Após o 25 de Abril António Rodriguez foi convidado, através da Secretaria de Estado da Cultura, (David Mourão-Ferreira) a visitar Portugal, tendo realizado três conferências na Fundação Calouste Gulbenkian, no âmbito da exposição sobre Máscaras Mexicanas que ali decorria. Voltou ainda nos anos oitenta mas, para além de alguns apontamentos jornalisticos, a sua passagem foi mais discreta.

Teve quatro filhos do casamento com a mexicana «Toinette», Maria Antonieta Fernandez.

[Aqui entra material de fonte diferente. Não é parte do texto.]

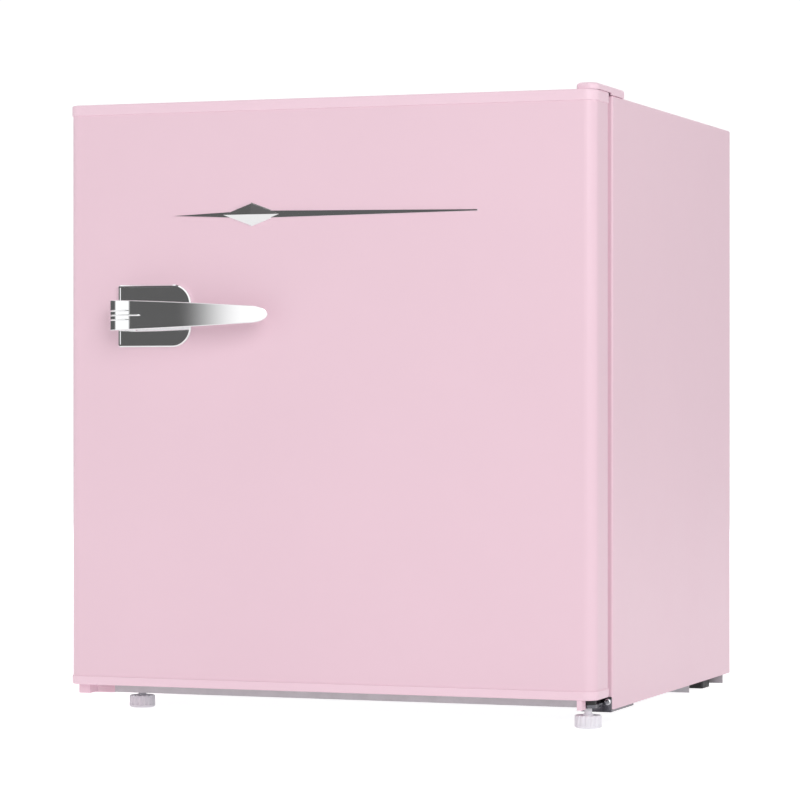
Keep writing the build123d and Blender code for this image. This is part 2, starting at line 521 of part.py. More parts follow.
skin = rounded_plan(-SKIN_X, SKIN_X, Y_SKIN, Y_BACK, SKIN_Z0, SKIN_Z1, DOOR_R - SKIN_IN)
skin_in = rounded_plan(-SKIN_X + SHEET, SKIN_X - SHEET, Y_SKIN + SHEET, Y_BACK + 1,
                       SKIN_Z0 - 1, SKIN_Z1 + 1, DOOR_R - SKIN_IN - SHEET)
skin_back = block(-SKIN_X + 12, SKIN_X - 12, Y_BACK - 5, Y_BACK + 1, SKIN_Z0 - 1, SKIN_Z1 + 1)
return_flange = block(-SKIN_X, SKIN_X, Y_BACK - SHEET, Y_BACK, SKIN_Z0, SKIN_Z1) - skin_back
skin = (skin - skin_in) + return_flange
door_inside = rounded_plan(-SKIN_X + SHEET, SKIN_X - SHEET, Y_SKIN + SHEET, Y_BACK - SHEET,
                           SKIN_Z0, SKIN_Z1, DOOR_R - SKIN_IN - SHEET)

# Inner door panel: a flat sheet with a raised rim that carries the racks
panel_x = SKIN_X - 12
panel = block(-panel_x, panel_x, Y_BACK - LINER_T, Y_BACK, SKIN_Z0, SKIN_Z1)
ring_out = block(DYKE_X0, DYKE_X1, Y_BACK - LINER_T, Y_BACK + DYKE, DYKE_Z0, DYKE_Z1)
ring_out = fillet(ring_out.edges().filter_by(Axis.Y), 12.0)
ring_out = fillet(ring_out.edges().group_by(Axis.Y)[-1], 4.0)
ring_hole = block(DYKE_X0 + DYKE_W, DYKE_X1 - DYKE_W, Y_BACK, Y_BACK + DYKE + 1,
                  DYKE_Z0 + DYKE_W, DYKE_Z1 - DYKE_W)
core = block(DYKE_X0 + LINER_T, DYKE_X1 - LINER_T, Y_BACK - 5, Y_BACK + DYKE - LINER_T,
             DYKE_Z0 + LINER_T, DYKE_Z1 - LINER_T)
core = fillet(core.edges().filter_by(Axis.Y), 10.5)
core -= block(DYKE_X0 + DYKE_W - LINER_T, DYKE_X1 - DYKE_W + LINER_T, Y_BACK - 6, Y_BACK + DYKE,
              DYKE_Z0 + DYKE_W - LINER_T, DYKE_Z1 - DYKE_W + LINER_T)
door_liner = (panel + ring_out) - ring_hole - core
RACKS = {"lower_rack": (90.0, 44.0, 75.0), "upper_rack": (262.0, 36.0, 58.0)}
RACK_X0, RACK_X1 = DYKE_X0 + DYKE_W + 0.8, DYKE_X1 - DYKE_W - 0.8
LUG_Y0, LUG_Y1 = Y_BACK + 5, Y_BACK + 13
for z0, high, out in RACKS.values():
    for x0, x1 in ((RACK_X0 - 1.2, RACK_X0 + 2.2), (RACK_X1 - 2.2, RACK_X1 + 1.2)):
        door_liner += block(x0, x1, LUG_Y0, LUG_Y1, z0 + 10, z0 + 20)
for name, (z0, high, out) in RACKS.items():
    y1 = Y_CAB + out
    rack = block(RACK_X0, RACK_X1, Y_BACK + 0.4, y1, z0, z0 + high)
    rack = fillet(rack.edges().filter_by(Axis.Z).group_by(Axis.Y)[-1], 14.0)
    rack = fillet(rack.edges().group_by(Axis.Z)[0].sort_by(Axis.Y)[1:], 3.0)
    pocket = block(RACK_X0 + 2.6, RACK_X1 - 2.6, Y_BACK + 2.8, y1 - 2.4, z0 + 2.4, z0 + high + 1)
    rack -= fillet(pocket.edges().filter_by(Axis.Z).group_by(Axis.Y)[-1], 11.6)
    for x0, x1 in ((RACK_X0 - 1, RACK_X0 + 2.5), (RACK_X1 - 2.5, RACK_X1 + 1)):
        rack -= block(x0, x1, LUG_Y0 - 0.4, LUG_Y1 + 0.4, z0 - 1, z0 + 20.4)
    keep(name, rack)

# Handle and trim on the door front
HAND_Z = 320.2
ESC_X0, ESC_X1, ESC_H = -177.2, -113.2, 50.0
esc = block(ESC_X0, ESC_X1, Y_SKIN - 4.2, Y_SKIN, HAND_Z - ESC_H / 2, HAND_Z + ESC_H / 2)
esc = fillet(esc.edges().filter_by(Axis.Y).group_by(Axis.X)[-1], 16.0)
esc = fillet(esc.edges().filter_by(Axis.Y).group_by(Axis.X)[0], 2.0)
esc = chamfer(esc.edges().group_by(Axis.Y)[0], 1.0)
dish_h = ESC_H / 2 - 2.2
dish = block(ESC_X0 + 2.2, ESC_X1 - 2.2, Y_SKIN - 5, Y_SKIN - 3.4, HAND_Z - dish_h, HAND_Z + dish_h)
esc -= fillet(dish.edges().filter_by(Axis.Y).group_by(Axis.X)[-1], 13.8)

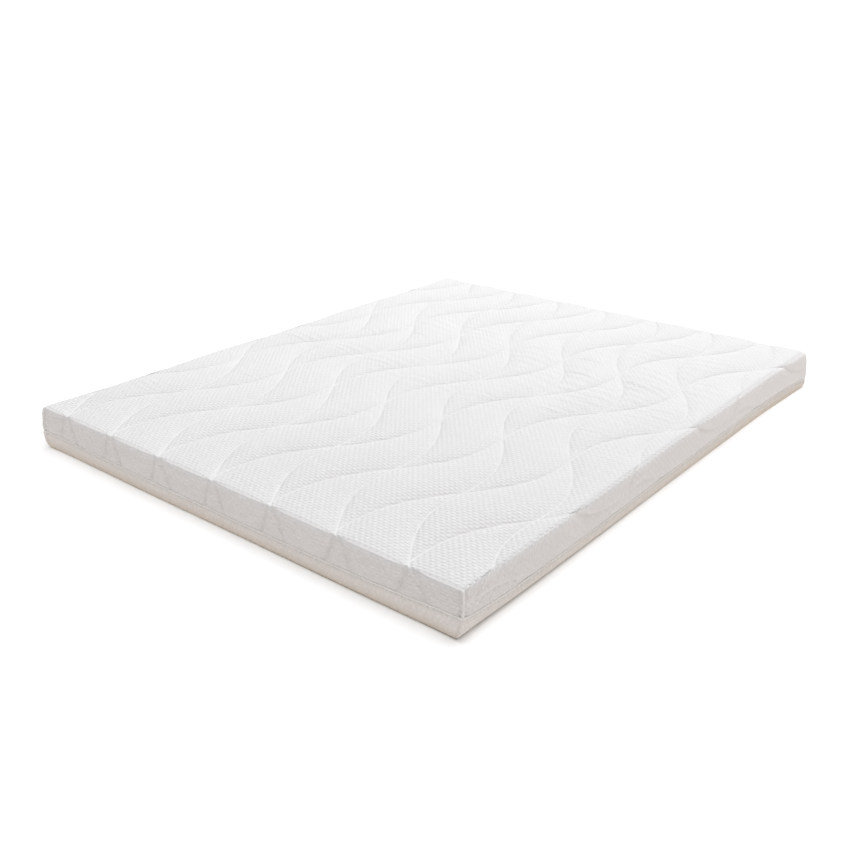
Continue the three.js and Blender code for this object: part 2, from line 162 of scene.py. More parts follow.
def fill_corners(point):
    """Pushes the full corners outwards, most in the lower two thirds."""
    point = point.copy()
    share = 1 - FULL_TOP_LOSS * np.clip(point[2] / HEIGHT, 0, 1) ** 4
    for row in FULL_CORNERS:
        side_x, side_y = row["side"]
        from_x = np.abs(HALF_X - side_x * point[0])
        from_y = np.abs(HALF_Y - side_y * point[1])
        move = row["push"] * share * np.exp(-((np.hypot(from_x, from_y) / row["reach"]) ** 2))
        point[0] += side_x * move * np.clip(1 - from_x / FULL_WIDTH, 0, 1)
        point[1] += side_y * move * np.clip(1 - from_y / FULL_WIDTH, 0, 1)
    return point


near_corner = np.array([HALF_X]), np.array([-HALF_Y])
print("seam height at the near corner:", seam_height(*near_corner))

# %% [markdown]
# ## The quilting lines
# A quilting machine sews two families of wavy lines that mirror each other. Across
# the width the lines of a family stand one pitch apart, and along the length each
# moves over by one pitch in a period. With the rule written as a formula, the same
# lines can shape the pillows, carry the stitches and steer the shader later.
# Places on the cover are counted on the flat cloth: past 375 mm across or 475 mm
# along, a place lies on a wall.

# %% Quilting lines
PITCH, PERIOD, WIGGLE = 104.0, 321.3, 19.6
CROSSING_X, CROSSING_Y = 141.2, -302.6
FIRST_CROSSING = CROSSING_Y - PERIOD / 2
END_FLARE = 1.1
WALL_SHIFT, WALL_SHIFT_REACH = 9.5, 20.0
FAMILIES, LINE_NUMBERS = (1, -1), range(-12, 13)


def line_travel(along):
    """Pitches that a line has moved over at a place along the cloth."""
    front = -0.5 + END_FLARE * (along - FIRST_CROSSING) / PERIOD
    body = (np.minimum(along, HALF_Y) - CROSSING_Y) / PERIOD
    return np.where(along < FIRST_CROSSING, front, body)


def line_wiggle(along):
    """Sideways sway of both families; on the front wall they all shift a little."""
    wave = np.sin(2 * np.pi * (np.minimum(along, HALF_Y) - CROSSING_Y) / PERIOD)
    shift = WALL_SHIFT * np.clip((FIRST_CROSSING - along) / WALL_SHIFT_REACH, 0, 1)
    return np.where(along < FIRST_CROSSING, shift, WIGGLE * wave)


def line_position(family, number, along):
    """Across place of one line. Family 1 rises to the right, family -1 falls."""
    return CROSSING_X + PITCH * (number + family * line_travel(along)) + line_wiggle(along)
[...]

Manteve-se fiel aos ideais e valores humanistas da juventude.
Morreu em 15 de Agosto de 1993.
Portugal desconhece-o.


Julia Coutinho 


Nota: já depois de escrever esta biografia, escrevi uma intervenção sobre Pavel aqui.




13 comentários:

Jorge Castro (OrCa) disse...

Como sempre, como a tantos... Haja Júlias que nos acendam a memória, para que se combata o cinzentismo!

Obrigado pela evocação.

Beijos.

Anónimo disse...

Mais um nome apagado pela Memória e, pelos vistos, enterrado pela História. Já aprendi mais qualquer coisa hoje!

Anónimo disse...

Obrigado pela biografia do Pável, mas gostaria de saber onde foste buscar o texto sobre o Pável? Quais a sfontes consultadas? é que em todo o texto só aparece a referência a JPP, VOLUME II, além dos livros de memórias. Obrigado por tudo. Continua...

Abraão disse...

Para que melhor se conheça a história aconselho uma visita aos seguintes endereços:
http://tempodascerejas.blogspot.com/

http://memoriaecombate.blogspot.com/2008/11/o-caso-pvel-esclarecimentos-do.html
Por uma questão de honra e verdade. Só.

Anónimo disse...

O artigo está completo e recheado de informação. Vinha, como o amigo abraão, chamar a atenção para a tomada de posição do PCP sobre esta matéria, que vi publicada no blogue "o tempo das cerejas" e que pode ser consultada aqui.

Cumprimentos e continuação

Júlia Coutinho disse...

Respondendo ao André, informo que as fontes consultadas, para além das obras de JPP, foram os processos da PIDE/DGS na Torre do Tombo, as entrevistas e declarações feitas à imprensa aquando das duas visitas de Pavel a Portugal (1976 e 1988), alguns livros que o proprio escreveu, etc etc. Sou Historiadora e tudo o que afirmo é baseado em dados.
Obrigada pela visita.

Júlia Coutinho disse...

Para o Abraão e para o Miguel: agradeço as informações prestadas, embora eu já as conhecesse. Tenho os artigos de Ludgero Pinto Basto, uma pessoa que me merece todo o credito, assim como os esclarecimentos do PCP saidos no Avante aquando da segunda visita de Pavel a Portugal.
O meu post sobre Pavel/Antonio Rodriguez não contradiz qualquer daqueles documentos.
obrigada pela visita.

Anónimo disse...

Realmente...uma personagem tão interessante e completamente desconhecido...obrigada Júlia , por nos revelares os que ficaram esmagados pela "sombra" da história.
Margarida Moreira

Cuauhtemoc Rodriguez disse...

Júlia Coutinho:
En el nombre de mi madre María Antonieta Fernández (Toinette), viuda de Pavel/Antonio Rodríguez y en el mío propio le agradezco la muy completa biografía de mi padre que aparece en su blog “As Causas da Júlia.”
Un solo comentario, Pavel/Antonio Rodríguez falleció en la ciudad de México el 15 de agosto de 1993.
Cuauhtémoc Rodríguez.
cuauhtemocrdf@gmail.com

Júlia Coutinho disse...

Cuauhtemoc,
Muito obrigada pelo esclarecimento da data da morte de seu pai, Pavel/Antonio Rodriguez.
Vou rectificar.
Fico muito sensibilizada por a família de Pavel ter apreciado esta biografia. Com os dados de que disponho, tentei ser o mais completa e objectiva possível.
Um forte abraço para si e sua mãe, a quem saudo especialmente.

Karla disse...

Olá, obrigada pela historia mas o nome do enfermeiro que ajuda a fuga de Pavel é Augusto Rodríguez Figuiera.... não é Pinto.

Abraços

Karla

Karla disse...

Eu tenho um erro...
o nome correcto é
Augusto Rodrígues Figueira

Agora sim!

muitos más Abraços

Júlia Coutinho disse...

O nome português do enfermeiro que fugiu com Pavel é o que assinalo, Augusto Rodrigues Pinto. Tal como aparece nos arquivos da PIDE/DGS.